• [TASK BRIEF]: Collect each line containing "part".

☆ ☆ ☆

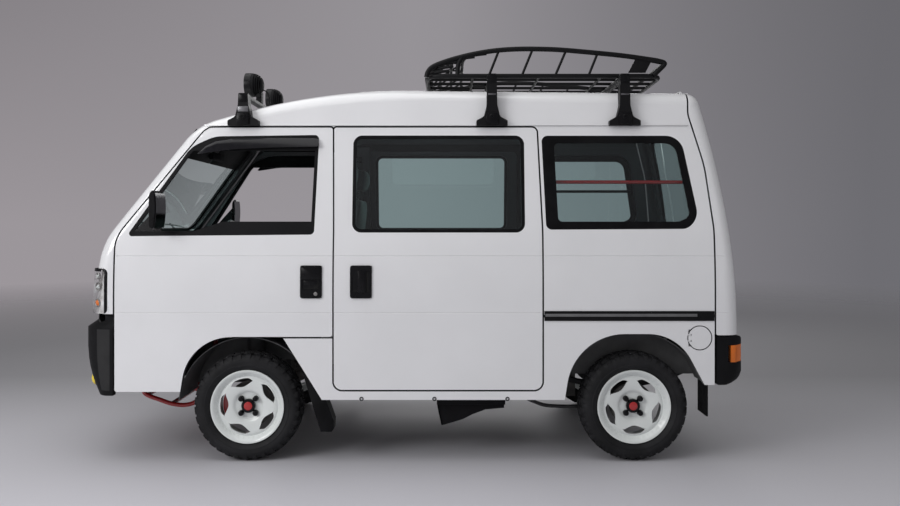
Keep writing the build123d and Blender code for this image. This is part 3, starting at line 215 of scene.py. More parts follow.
metal("cast_iron", (0.12, 0.115, 0.11), 0.62, 0.7)
metal("chassis", (0.035, 0.035, 0.037), 0.6, 0.3)
metal("steel", (0.4, 0.39, 0.38), 0.38)
metal("reflector", (0.86, 0.84, 0.8), 0.34)
plastic("lamp_orange", (0.75, 0.17, 0.015), 0.18, 90, 0.0004)
plastic("lamp_yellow", (0.82, 0.62, 0.05), 0.18, 120, 0.0004)
glass("glass", (0.8, 0.93, 0.91), (0.72, 0.88, 0.85))
glass("tinted_glass", (0.76, 0.9, 0.885), (0.6, 0.8, 0.78))
glass("lamp_glass", (0.97, 0.98, 0.98), (0.95, 0.96, 0.97))


def dark_inside(look, colour, inside):
    """Paint outside, trim colour on every face that looks towards the middle of the cabin."""
    away = look.node("VectorMath", look.place.outputs["Object"], CABIN_MIDDLE, operation="SUBTRACT")
    dot = look.node("VectorMath", away.outputs["Vector"], look.place.outputs["Normal"], operation="DOT_PRODUCT")
    inward = look.node("MapRange", dot.outputs["Value"], From_Min=-0.2, From_Max=-0.3).outputs["Result"]
    outside = look.ramp(look.noise(3.5), 0.3, 0.7, shades(colour, 0.02))
    mix = look.node("MixRGB", inward, outside, (*inside, 1))
    look.link(mix.outputs["Color"], look.shader.inputs["Base Color"])
    coat = look.node("MapRange", inward, To_Min=1.0, To_Max=0.0)
    look.link(coat.outputs["Result"], look.shader.inputs["Coat Weight"])


dark_inside(LOOKS["white_paint"], WHITE, WHITE_INSIDE)


def material(name):
    return LOOKS[name].material


SLOTS = {part["node"]: part["material_slot"] for part in frame["record"]["subparts"]}
for node_name, node_object in NODES.items():
    node_object.data.materials.clear()
    node_object.data.materials.append(material(SLOTS[node_name]))


# ---------------------------------------------------------------- mesh helper
def metres(point):
    return Vector([c * MM for c in point])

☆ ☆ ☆

• [RESULT FOR THIS TASK]:
Keep writing the build123d and Blender code for this image. This is part 3, starting at line 215 of scene.py. More parts follow.
SLOTS = {part["node"]: part["material_slot"] for part in frame["record"]["subparts"]}